If papers are not evaluated, there is no fear of having a paper rejected for repeating previous research. As a result, every year a new crop of young Lotrsians attacks the same virtually impossible problems, blissfully ignorant of the fact that previous researchers have tried and failed. This is a good thing. It means that the attention of the field as a whole does not stray to far from the hard problems (like language understanding) to those where it is possible to make more rapid progress (like the study of logics with funny symbols). Of course, hard problems are still hard, and so many Lotrsian researchers are going around in circles, banging their heads against brick walls. This also is good --- going in circles is at least a way to keep your engine warm, and whenever a real new idea comes along, you'll be ready to pop it in and zoom away.

Why Lack of Filtering Evaluation is Possible

Of course, it would not be possible to simply stop evaluating conference submissions --- some other adjustments to the organization of the AI community would also be required.

To avoid the danger of conference proceedings ballooning it would help to adopt two Lotrsian techniques. First, to reverse the economics of publication, by imposing not only page charges, but also `presentation charges' for the national conferences. Second, by reducing the number of pages allowed per paper (the archipelago-wide AI conference allows 4 B5 pages, which is still generous compared to the 2 pages allowed at the computer science and cognitive science conferences; even the flagship journal for AI has an 8 page limit).

To please those researchers who still hanker after some formal recognition, we could adopt Lotrs-style post-publication evaluation. The key here is best-paper awards, voted by those attending the conference and awarded at the subsequent conference, and, similarly journal's paper-of-the-year awards, selected by the readership. This scheme has the twin advantages of being less work for the organizers and of being more democratic.

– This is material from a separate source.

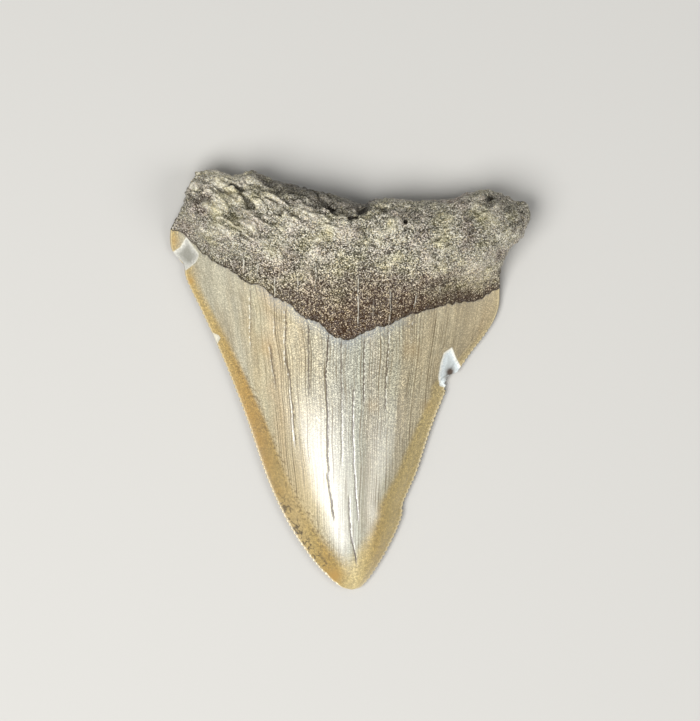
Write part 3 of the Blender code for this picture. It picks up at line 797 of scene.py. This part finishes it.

To forestall complaint from the hamburger-flipping, tax-paying public, who might become unhappy about lavishly funding a `science' that is not subject to the same rigorous standards of quality control as fast food, it would be necessary to import two more aspects of Lotrsian society more generally. First, educating the public to have more respect for scholarship, engineering, and teaching is a measure important of course not only for the sake of AI. To do so will take time thought; to avoid public resentment at freeloading scientists in the interim, it will be necessary to adopt another Lotsrian measure: meagre funding for science, and, especially, low pay for researchers. This should decrease taxpayer concern but without adversely affecting scientific morale, since the increased public respect will compensate for the lack of cash.

Why Lack of Filtering Evaluation is Not Bad

To answer some objections which could be made to this proposal:

`If papers aren't screened, the conferences will be filled with garbage, and it will waste everyone's time.' But of course, no one goes to conferences to listen to papers.

`Lotrs can only get by without evaluation because there is still a touchstone for good research, namely the international conferences and journals.' Well, it is true that the high-fliers in Lotrs tend to seek the international limelight. But why should we have to be among the hard-nosed ones aiming the spotlights? We could adopt the no-evaluation policy for national purposes, and maybe even opt out of the thankless chore of participating in evaluation for international purposes, leaving it to more obsessed nations.

`Cross-fertilization among paradigms is important, and evaluation brings them forcibly into contact.' It would be nice if this were true, but probably the more common effects of contact and conflict are that AI researchers develop thick skins, so that criticisms do not stick and cross-fertilization does not penetrate, and that researchers who neglect to develop good rhetorical skills fall too easily by the wayside.

`Anger and frustration at having a paper rejected is a powerful force that drives researchers to work harder to prove that they were right (and to attain a position of power so that they can fight back by adversely `evaluating' their detractors) and this drives science forward.' Well, attacks and struggle are all very nice, but the extent to which this really makes for progress is an open question. What is certain is that conflict is a precarious foundation for a society. To the extent that AI people are part of the intellectual elite, they should set an example for society at large, by governing their professional lives with the principles of mutual respect, harmony, and compromise.

`But if papers aren't evaluated, how will people know I'm good? Doing AI without public evaluation is like playing rogue without having the high scores posted.' Certainly some researchers are sustained by the belief in an day of judgement when they will be impartially scored for all to see, if not by the Nobel Prize committee, at least by the editorial board of the AI Journal. But discouraging such fringe elements, and thereby making the progress of AI more sedate and predicatable, must be counted as a further potential benefit of discontinuing filtering evaluation.